Brief Biography

I was born in Watford, an outer suburb northwest of London, on September 1 1942 as the youngest of four siblings. My family had been evacuated from the Kent coast because of the fear of invasion and spent the war years in that area. In 1946 we returned to the coast and I grew up in the town of Lydd. My family ran Maddieson's Holiday Camps and were sufficiently well-off to afford to send us to private schools. After completing secondary education at Sutton Valence School, I was fortunate to win a minor scholarship ("the Moxham Exhibition") to study at Exeter College, Oxford. Initially planning to complete an English Literature degree, I switched after a year to a track emphasizing the history of the English language .... and thus came into contact with linguistics.

Following graduation in 1964 I spent a year in Ghana with Voluntary Service Overseas (VSO) teaching English and French at Prempeh College, Kumasi before enrolling in the graduate program in Linguistics at the School of Oriental and African Studies (SOAS) of the University of London. After completing the courses required for a Master's degree, I had run out of money so returned to Oxford to work as a tutor for a year. In 1968 I was fortunate to be appointed a Lecturer in the Department of Linguistics and Nigerian Languages at the University of Ibadan in Nigeria. My colleagues there were a stellar group, including Ayo Bamgboá¹£e, Kay Williamson, Carl Hoffman and Ben Elugbe.

Meeting Charles Bird and Vicki Fromkin at the West African Linguistics Congress in Accra in 1971 led to the next phase in my career. Both asked if I would be interested in spending a year in the US, and I said yes. As a result I spent the 1972-3 academic year at Indiana University teaching introductory Linguistics and Yoruba courses, and the 1973-4 academic year at UCLA as part of a team working on Vicki Fromkin and Peter Ladefoged's research project on tone. I returned to the UK hoping to complete my Ph. D. at SOAS, but was told by SOAS authorities that I would have to start again from scratch with coursework. This was an unattractive option.

Good fortune was again on my side. I applied to join the Language Universals Project directed by Joseph Greenberg and Charles Ferguson at Stanford University and was accepted, and applied to UCLA to complete my Ph. D. there and was accepted. I spent the first half of 1975 in Palo Alto working on universals of tone, and then moved south to Los Angeles. After completing remaining requirements (notably taking a course on the syntax of verb-first languages from Ed Keenan), I filed my dissertation in 1977. During this period I re-experienced the incomparably stimulating atmosphere of the UCLA Phonetics Laboratory under Peter Ladefoged.

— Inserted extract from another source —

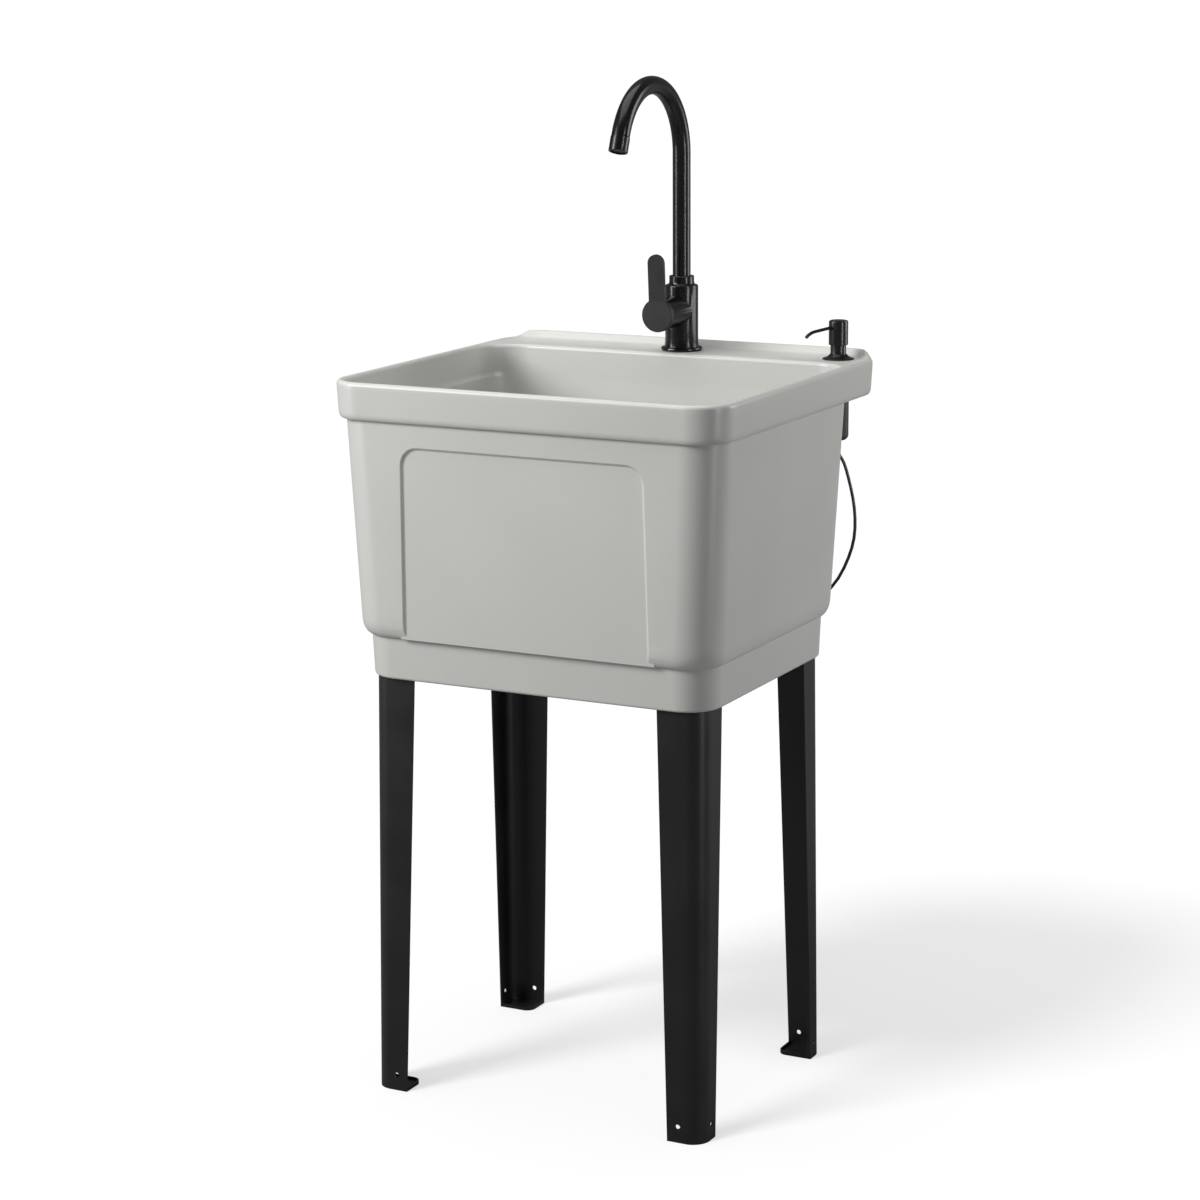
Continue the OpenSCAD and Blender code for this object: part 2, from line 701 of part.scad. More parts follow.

Following graduation I was able to stay at UCLA in a research capacity, supported by a succession of grants from NSF and NIH. Initially I was employed on grants headed by Peter Ladefoged, especially one on the linguistic use of phonation type, but later I had my own grants or was a Co-P.I. with Peter. From 1987 to 1991 we had a grant to work on "Sounds of the World's Languages", and in part guided by the gaps in knowledge we discovered during this project followed this with grants extending from 1991 to 1999 for work on the phonetics of endangered languages. When Larry Hyman invited me to move from UCLA to Berkeley I was able to transfer a renewal of this grant to Northern California. The World Atlas of Linguistic Structures project at the Max Planck Institute for Evolutionary Anthropology in Leipzig led to a three-year grant on "Phonological Typology in Geographical Perspective" from 2003-2006.

In 2004 Caroline Smith and I were married (in Vermont, just after the Vermont 100 mile race) and looked forward to living in the same town. She had a sabbatical from the University of New Mexico (UNM) in 2004-2005 and we were able to be together in California, but the following year we were separated by a couple of thousand miles. In 2006 I retired from the University of California system to move to Albuquerque, where I am now Adjunct Research Professor at UNM. I typically teach one course a year there. In addition to sharing a nice house in the foothills of the Sandia mountains with Caroline, other pleasures of this situation are collaboration with my colleague Bill Croft and with associates at the Santa Fe Institute.